[start of MATERIAL PROVIDED]
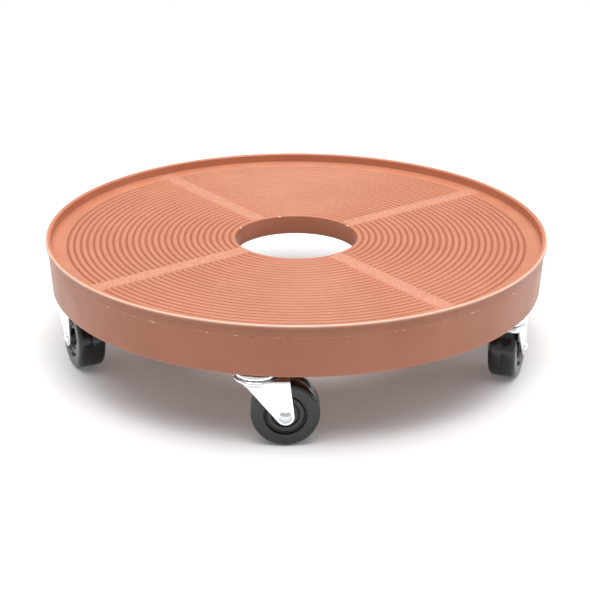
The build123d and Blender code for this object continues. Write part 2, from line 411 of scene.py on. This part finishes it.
deckShell = turned("deckShell", deckOutline(deckSet), deckSet["columns"], angle=50)
stopGrooves(deckShell, deckSet)
print("deck shell:", len(deckShell.data.polygons), "faces")

# ---------- ribs and bosses under the deck ----------
ribSet = {
    "count": 10, "wall": 0.0024, "ringRadius": 0.118, "gussetSpan": 0.022, "gussetReach": 0.038,
    "gussetLift": 0.003, "bossRadius": 0.0105, "socketRadius": 0.00575, "socketDepth": 0.024,
    "draft": 0.0003, "edge": 0.0005, "sunk": 0.0012, "cover": 0.00005,
}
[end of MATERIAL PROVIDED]
### [SHORT EXERCISE]
Set down every line of the listing above again, exactly as given.

### [FINAL ANSWER]
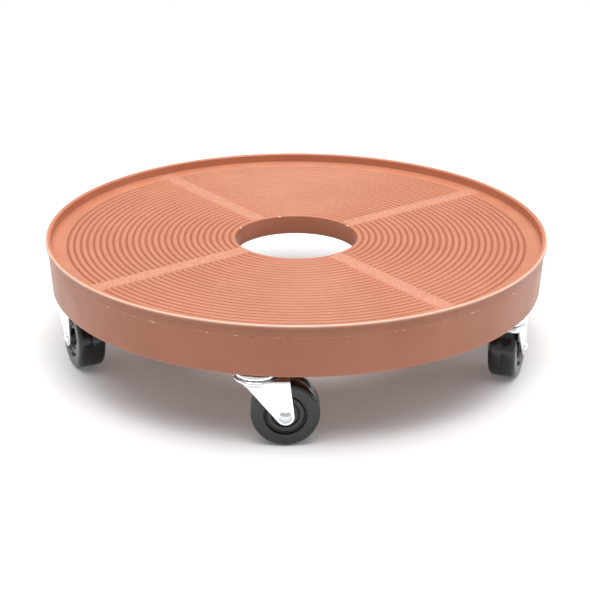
The build123d and Blender code for this object continues. Write part 2, from line 411 of scene.py on. This part finishes it.
deckShell = turned("deckShell", deckOutline(deckSet), deckSet["columns"], angle=50)
stopGrooves(deckShell, deckSet)
print("deck shell:", len(deckShell.data.polygons), "faces")

# ---------- ribs and bosses under the deck ----------
ribSet = {
    "count": 10, "wall": 0.0024, "ringRadius": 0.118, "gussetSpan": 0.022, "gussetReach": 0.038,
    "gussetLift": 0.003, "bossRadius": 0.0105, "socketRadius": 0.00575, "socketDepth": 0.024,
    "draft": 0.0003, "edge": 0.0005, "sunk": 0.0012, "cover": 0.00005,
}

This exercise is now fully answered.